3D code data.
::::

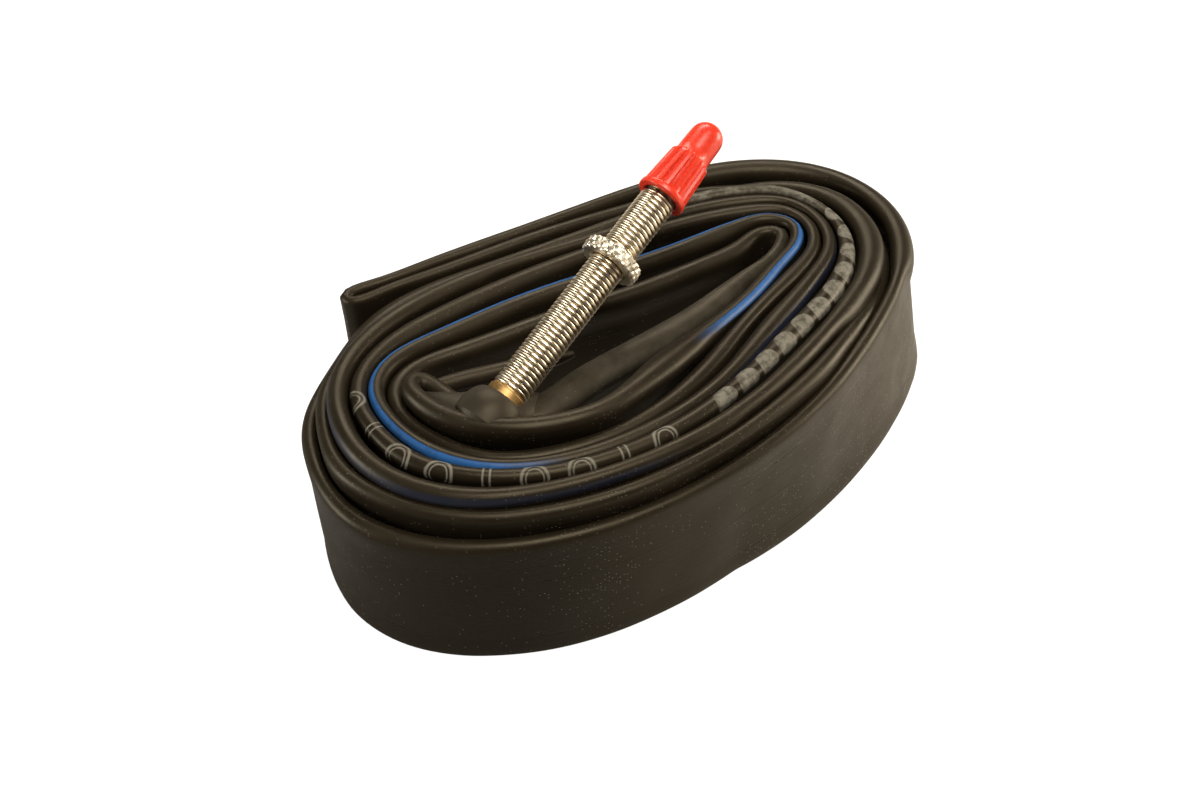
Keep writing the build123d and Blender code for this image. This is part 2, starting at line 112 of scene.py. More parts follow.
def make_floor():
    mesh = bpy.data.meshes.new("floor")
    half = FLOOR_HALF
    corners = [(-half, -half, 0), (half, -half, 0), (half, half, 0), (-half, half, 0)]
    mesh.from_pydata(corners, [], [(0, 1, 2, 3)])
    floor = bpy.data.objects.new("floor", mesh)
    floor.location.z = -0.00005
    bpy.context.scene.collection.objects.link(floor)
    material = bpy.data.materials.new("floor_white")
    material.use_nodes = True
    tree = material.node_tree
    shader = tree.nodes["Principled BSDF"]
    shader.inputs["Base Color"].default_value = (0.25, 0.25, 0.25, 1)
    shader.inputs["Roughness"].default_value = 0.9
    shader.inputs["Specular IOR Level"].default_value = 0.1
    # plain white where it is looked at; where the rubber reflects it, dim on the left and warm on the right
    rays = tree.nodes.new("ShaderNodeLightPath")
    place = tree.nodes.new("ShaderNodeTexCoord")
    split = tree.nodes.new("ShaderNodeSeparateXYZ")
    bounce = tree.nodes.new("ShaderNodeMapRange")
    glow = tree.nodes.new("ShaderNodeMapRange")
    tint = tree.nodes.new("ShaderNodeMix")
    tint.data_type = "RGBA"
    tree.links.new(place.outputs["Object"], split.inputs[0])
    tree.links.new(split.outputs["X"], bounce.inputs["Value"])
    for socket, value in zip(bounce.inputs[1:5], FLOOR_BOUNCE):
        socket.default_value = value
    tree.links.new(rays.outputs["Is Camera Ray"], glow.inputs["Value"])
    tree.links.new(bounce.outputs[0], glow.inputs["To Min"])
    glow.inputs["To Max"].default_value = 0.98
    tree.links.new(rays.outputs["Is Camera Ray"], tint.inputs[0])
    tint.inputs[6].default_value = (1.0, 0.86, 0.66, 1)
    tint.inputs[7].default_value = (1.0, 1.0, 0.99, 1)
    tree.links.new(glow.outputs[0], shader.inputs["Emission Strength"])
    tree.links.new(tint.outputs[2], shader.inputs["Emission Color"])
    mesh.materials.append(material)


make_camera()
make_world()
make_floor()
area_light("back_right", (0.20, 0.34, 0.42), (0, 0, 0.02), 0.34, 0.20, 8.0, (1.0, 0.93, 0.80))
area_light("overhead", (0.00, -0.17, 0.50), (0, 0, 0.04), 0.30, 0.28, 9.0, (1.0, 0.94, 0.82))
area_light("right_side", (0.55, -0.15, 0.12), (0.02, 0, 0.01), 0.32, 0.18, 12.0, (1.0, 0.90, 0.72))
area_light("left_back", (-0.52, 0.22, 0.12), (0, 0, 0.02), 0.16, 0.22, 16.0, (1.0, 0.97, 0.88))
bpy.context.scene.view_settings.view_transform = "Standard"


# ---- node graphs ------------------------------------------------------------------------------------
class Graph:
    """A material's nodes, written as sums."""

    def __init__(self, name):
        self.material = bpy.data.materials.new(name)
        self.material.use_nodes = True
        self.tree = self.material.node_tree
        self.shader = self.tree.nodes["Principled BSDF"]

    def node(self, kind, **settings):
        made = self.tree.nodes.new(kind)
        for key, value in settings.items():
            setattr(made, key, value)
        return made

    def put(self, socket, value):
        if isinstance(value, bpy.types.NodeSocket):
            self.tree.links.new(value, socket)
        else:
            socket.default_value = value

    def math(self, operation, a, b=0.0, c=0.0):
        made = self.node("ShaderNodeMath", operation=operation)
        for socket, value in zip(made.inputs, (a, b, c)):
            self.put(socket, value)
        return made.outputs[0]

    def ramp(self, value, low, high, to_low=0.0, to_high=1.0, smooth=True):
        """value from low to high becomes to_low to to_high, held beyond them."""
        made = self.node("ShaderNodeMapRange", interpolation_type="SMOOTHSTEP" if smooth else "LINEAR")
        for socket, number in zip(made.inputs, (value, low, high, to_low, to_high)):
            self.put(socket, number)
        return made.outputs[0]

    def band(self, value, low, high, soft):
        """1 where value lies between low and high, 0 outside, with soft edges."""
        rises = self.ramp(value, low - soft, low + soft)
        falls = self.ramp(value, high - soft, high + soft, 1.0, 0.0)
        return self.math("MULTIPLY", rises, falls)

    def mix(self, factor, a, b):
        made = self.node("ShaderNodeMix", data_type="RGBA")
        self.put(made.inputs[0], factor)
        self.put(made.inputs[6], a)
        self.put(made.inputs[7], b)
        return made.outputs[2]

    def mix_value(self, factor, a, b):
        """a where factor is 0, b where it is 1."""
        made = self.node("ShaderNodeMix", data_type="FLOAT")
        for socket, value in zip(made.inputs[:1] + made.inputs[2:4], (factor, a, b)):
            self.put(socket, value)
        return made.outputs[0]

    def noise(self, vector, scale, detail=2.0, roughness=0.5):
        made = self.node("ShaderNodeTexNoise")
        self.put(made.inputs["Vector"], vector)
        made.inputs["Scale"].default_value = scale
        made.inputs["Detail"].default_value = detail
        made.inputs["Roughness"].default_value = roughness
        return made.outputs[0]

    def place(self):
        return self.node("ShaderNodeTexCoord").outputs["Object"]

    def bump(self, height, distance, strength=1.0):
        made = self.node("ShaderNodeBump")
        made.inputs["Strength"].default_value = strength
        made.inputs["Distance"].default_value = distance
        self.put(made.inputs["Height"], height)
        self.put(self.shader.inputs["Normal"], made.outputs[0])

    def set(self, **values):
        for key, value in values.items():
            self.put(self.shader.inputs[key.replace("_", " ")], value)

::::

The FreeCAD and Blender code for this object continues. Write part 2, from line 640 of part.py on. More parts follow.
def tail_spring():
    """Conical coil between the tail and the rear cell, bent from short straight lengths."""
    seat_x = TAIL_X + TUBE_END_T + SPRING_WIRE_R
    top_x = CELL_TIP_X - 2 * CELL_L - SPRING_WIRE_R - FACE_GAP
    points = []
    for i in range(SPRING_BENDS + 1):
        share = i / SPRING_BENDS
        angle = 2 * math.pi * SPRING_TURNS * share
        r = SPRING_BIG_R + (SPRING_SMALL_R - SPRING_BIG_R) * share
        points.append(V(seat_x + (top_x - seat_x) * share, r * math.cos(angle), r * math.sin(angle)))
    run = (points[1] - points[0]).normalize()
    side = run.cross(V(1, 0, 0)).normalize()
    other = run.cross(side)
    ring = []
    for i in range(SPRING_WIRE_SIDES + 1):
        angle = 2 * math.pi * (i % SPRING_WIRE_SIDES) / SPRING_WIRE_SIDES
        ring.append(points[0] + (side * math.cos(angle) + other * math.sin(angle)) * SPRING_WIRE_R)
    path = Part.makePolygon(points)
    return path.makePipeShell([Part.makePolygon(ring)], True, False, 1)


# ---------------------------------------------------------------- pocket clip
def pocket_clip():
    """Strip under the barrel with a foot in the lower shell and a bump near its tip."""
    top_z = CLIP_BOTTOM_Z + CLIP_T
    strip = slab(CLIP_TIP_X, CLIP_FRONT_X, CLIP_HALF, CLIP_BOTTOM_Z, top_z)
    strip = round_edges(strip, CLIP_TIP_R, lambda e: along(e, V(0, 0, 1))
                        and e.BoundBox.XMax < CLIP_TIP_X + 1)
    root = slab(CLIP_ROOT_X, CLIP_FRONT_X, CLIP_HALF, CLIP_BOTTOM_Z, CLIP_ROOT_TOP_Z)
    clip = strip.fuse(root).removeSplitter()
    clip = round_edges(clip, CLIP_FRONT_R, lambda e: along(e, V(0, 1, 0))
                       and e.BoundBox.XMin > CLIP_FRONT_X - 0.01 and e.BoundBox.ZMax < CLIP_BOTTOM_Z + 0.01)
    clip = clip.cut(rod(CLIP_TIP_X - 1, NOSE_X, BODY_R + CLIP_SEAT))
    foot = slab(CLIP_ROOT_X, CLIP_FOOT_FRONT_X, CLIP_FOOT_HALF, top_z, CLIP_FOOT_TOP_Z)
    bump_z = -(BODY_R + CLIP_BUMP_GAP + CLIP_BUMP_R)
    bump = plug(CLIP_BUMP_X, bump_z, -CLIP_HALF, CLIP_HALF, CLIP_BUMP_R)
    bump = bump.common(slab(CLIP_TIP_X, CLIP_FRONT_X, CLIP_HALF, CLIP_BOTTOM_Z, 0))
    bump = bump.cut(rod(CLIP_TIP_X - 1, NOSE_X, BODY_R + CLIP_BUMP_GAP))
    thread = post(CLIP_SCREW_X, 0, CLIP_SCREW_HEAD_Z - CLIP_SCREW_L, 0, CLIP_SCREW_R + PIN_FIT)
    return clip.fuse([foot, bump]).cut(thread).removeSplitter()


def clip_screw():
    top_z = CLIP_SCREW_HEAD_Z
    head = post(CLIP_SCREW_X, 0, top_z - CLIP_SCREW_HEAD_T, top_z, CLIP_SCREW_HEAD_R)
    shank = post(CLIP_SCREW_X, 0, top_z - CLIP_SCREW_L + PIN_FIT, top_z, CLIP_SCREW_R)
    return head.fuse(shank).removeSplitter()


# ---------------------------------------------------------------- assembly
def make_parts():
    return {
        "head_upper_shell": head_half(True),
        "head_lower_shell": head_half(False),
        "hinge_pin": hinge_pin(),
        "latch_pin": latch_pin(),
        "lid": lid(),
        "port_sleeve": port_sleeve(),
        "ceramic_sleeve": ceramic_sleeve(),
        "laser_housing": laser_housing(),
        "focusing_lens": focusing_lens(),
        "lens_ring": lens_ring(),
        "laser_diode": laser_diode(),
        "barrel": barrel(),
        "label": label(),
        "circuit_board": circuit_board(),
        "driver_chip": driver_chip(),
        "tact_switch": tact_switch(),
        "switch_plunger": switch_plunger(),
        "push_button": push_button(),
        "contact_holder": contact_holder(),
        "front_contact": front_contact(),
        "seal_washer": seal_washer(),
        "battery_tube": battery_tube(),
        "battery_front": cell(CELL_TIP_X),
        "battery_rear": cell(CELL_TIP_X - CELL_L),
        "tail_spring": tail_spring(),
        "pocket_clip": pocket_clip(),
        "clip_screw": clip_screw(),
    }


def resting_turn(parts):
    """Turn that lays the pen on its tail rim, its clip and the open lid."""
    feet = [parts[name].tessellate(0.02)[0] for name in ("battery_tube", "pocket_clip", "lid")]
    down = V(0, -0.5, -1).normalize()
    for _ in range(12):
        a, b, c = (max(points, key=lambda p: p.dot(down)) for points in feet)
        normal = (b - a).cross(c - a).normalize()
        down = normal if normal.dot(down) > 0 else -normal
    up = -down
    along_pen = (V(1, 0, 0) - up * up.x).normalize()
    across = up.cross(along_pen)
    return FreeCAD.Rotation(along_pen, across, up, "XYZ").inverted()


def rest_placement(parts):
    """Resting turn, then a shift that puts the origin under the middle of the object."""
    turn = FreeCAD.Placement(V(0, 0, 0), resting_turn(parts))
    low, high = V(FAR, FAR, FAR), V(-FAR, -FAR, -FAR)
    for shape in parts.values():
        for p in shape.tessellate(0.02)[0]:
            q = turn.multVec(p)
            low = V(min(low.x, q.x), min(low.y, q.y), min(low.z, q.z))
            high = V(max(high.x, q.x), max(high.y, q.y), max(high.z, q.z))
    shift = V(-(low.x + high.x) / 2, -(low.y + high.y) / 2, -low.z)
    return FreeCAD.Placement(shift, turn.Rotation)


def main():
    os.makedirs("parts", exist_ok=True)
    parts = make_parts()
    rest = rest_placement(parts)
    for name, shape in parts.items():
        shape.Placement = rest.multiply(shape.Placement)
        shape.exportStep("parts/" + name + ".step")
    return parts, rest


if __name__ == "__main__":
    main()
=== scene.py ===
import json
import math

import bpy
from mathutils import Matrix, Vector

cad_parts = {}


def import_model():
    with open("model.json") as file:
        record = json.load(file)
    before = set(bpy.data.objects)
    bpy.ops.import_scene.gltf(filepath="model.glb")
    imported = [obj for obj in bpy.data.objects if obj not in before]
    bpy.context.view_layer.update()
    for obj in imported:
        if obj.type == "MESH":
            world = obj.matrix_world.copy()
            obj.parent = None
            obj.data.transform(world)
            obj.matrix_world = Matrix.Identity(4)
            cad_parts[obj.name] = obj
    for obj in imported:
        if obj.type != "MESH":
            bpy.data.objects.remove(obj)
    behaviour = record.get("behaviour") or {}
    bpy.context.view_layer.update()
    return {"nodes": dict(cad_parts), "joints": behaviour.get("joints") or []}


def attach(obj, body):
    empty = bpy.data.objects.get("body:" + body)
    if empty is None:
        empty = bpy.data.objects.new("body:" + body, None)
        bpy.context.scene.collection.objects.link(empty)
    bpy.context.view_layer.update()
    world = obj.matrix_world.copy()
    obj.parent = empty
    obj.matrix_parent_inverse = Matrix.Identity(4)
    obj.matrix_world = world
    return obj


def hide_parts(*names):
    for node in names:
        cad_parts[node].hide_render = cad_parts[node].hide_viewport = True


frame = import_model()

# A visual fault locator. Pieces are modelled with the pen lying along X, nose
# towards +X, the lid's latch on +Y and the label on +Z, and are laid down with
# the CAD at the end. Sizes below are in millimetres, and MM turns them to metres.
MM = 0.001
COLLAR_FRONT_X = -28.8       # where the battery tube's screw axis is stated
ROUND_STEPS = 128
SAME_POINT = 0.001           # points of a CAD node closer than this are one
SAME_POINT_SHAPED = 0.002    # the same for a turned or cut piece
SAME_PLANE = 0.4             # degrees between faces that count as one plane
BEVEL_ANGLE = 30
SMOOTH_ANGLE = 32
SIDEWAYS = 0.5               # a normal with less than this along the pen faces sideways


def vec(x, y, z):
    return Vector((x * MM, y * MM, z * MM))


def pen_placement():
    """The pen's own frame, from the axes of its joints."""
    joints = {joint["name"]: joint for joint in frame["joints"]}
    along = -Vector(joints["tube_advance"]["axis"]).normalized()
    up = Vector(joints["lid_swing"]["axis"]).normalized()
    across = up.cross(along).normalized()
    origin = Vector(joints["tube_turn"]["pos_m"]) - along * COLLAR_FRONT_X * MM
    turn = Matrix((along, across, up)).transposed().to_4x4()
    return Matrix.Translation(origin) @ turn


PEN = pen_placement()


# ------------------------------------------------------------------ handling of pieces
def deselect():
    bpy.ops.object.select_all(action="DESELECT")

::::

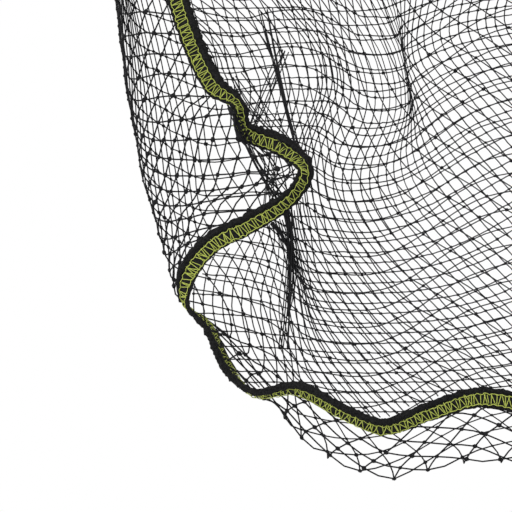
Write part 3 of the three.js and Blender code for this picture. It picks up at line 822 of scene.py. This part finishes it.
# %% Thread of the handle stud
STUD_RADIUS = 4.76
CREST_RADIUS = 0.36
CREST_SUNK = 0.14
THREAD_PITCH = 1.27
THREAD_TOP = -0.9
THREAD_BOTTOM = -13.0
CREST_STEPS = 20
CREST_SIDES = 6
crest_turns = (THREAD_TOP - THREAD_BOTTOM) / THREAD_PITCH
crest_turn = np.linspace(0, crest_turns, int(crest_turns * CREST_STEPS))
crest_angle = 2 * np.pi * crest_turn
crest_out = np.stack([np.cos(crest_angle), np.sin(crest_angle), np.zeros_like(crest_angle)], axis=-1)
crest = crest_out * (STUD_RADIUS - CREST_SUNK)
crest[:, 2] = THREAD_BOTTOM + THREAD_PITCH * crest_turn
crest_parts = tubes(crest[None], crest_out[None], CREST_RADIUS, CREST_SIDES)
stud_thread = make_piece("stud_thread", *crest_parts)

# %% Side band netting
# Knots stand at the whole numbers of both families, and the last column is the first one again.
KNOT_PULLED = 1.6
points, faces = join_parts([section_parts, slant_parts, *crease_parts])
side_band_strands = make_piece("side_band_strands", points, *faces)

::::

What you are asked to do.
Output nothing except the lines from the line with "return FreeCAD.Placement(shift, turn.Rotation)" through the line with "cad_parts[node].hide_render = cad_parts[node].hide_viewport", copied exactly, end lines included.

Response for this exercise.
    return FreeCAD.Placement(shift, turn.Rotation)


def main():
    os.makedirs("parts", exist_ok=True)
    parts = make_parts()
    rest = rest_placement(parts)
    for name, shape in parts.items():
        shape.Placement = rest.multiply(shape.Placement)
        shape.exportStep("parts/" + name + ".step")
    return parts, rest


if __name__ == "__main__":
    main()
=== scene.py ===
import json
import math

import bpy
from mathutils import Matrix, Vector

cad_parts = {}


def import_model():
    with open("model.json") as file:
        record = json.load(file)
    before = set(bpy.data.objects)
    bpy.ops.import_scene.gltf(filepath="model.glb")
    imported = [obj for obj in bpy.data.objects if obj not in before]
    bpy.context.view_layer.update()
    for obj in imported:
        if obj.type == "MESH":
            world = obj.matrix_world.copy()
            obj.parent = None
            obj.data.transform(world)
            obj.matrix_world = Matrix.Identity(4)
            cad_parts[obj.name] = obj
    for obj in imported:
        if obj.type != "MESH":
            bpy.data.objects.remove(obj)
    behaviour = record.get("behaviour") or {}
    bpy.context.view_layer.update()
    return {"nodes": dict(cad_parts), "joints": behaviour.get("joints") or []}


def attach(obj, body):
    empty = bpy.data.objects.get("body:" + body)
    if empty is None:
        empty = bpy.data.objects.new("body:" + body, None)
        bpy.context.scene.collection.objects.link(empty)
    bpy.context.view_layer.update()
    world = obj.matrix_world.copy()
    obj.parent = empty
    obj.matrix_parent_inverse = Matrix.Identity(4)
    obj.matrix_world = world
    return obj


def hide_parts(*names):
    for node in names:
        cad_parts[node].hide_render = cad_parts[node].hide_viewport = True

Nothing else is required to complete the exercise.